Congressional Democrats have spent much of the past year bickering, with a small number of moderates blocking legislation that would reduce drug prices, address climate change and take other popular steps. Many Democrats — both politicians and voters, especially on the party’s left flank — also seem more focused on divisive cultural issues than on most Americans’ everyday concerns, like inflation.

“The left has a set of priorities that is just different from the rest of the country’s,” Nate said. “Liberals care more about abortion and guns than about the economy. Conservative concerns are much more in line with the rest of the country.”

On the other hand, Nate points out, “Republicans have serious problems of their own.”

Trump remains the party’s dominant figure — and he is roughly as unpopular as Biden. The two men’s personal favorability ratings are identical in the Times poll: 39 percent. Many voters, including independents and a noticeable minority of Republicans, are offended by the events of Jan. 6 and Trump’s role in them.

Republicans also face some vulnerabilities from the recent Supreme Court decisions. The court has issued aggressive rulings, including overturning Roe v. Wade, that take policy to the right of public opinion on some of the same issues where many Democrats are to the left of it.

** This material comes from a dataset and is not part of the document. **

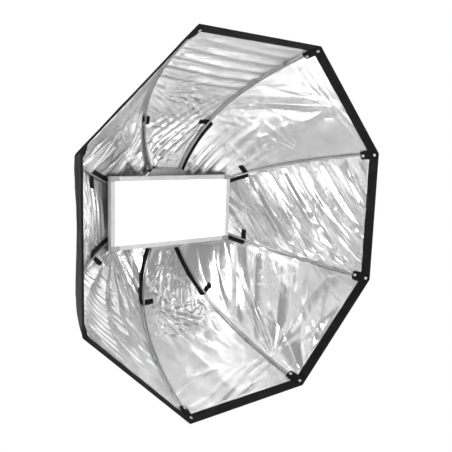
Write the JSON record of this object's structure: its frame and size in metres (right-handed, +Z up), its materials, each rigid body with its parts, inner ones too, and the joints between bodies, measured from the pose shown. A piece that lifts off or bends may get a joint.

All of this leads to a remarkable combination of findings from the poll. Biden looks like the weakest incumbent president in decades; 61 percent of Democrats said they hoped somebody else would be the party’s 2024 nominee, with most of them citing either Biden’s age or performance. Yet, when all voters were asked to choose between Biden and Trump in a hypothetical matchup, Biden nonetheless held a small lead over Trump, 44 percent to 41 percent.

Other polls — by YouGov and Harris, for example — suggest Biden would fare better against Trump than Vice President Kamala Harris would. These comparisons are a reminder that Biden won the nomination in 2020 for a reason: He is one of the few nationally prominent Democrats who doesn’t seem too liberal to many swing voters. Biden, in short, is a wounded incumbent in a party without obviously stronger alternatives.

There is still a long time between now and the 2024 election. Perhaps Biden’s standing will improve, or another Democrat such as Gavin Newsom, Stacey Abrams or Senator Raphael Warnock will emerge as a possibility. Perhaps Ron DeSantis, Mike Pence or Glenn Youngkin will defeat Trump for the nomination. Perhaps Biden or Trump (or both) will choose not to run.

The level of voter dissatisfaction also raises the possibility that a third-party candidate could attract enough support to influence the outcome, Nate adds.

For now, though, each party’s biggest strength appears to be the weakness of its opponent.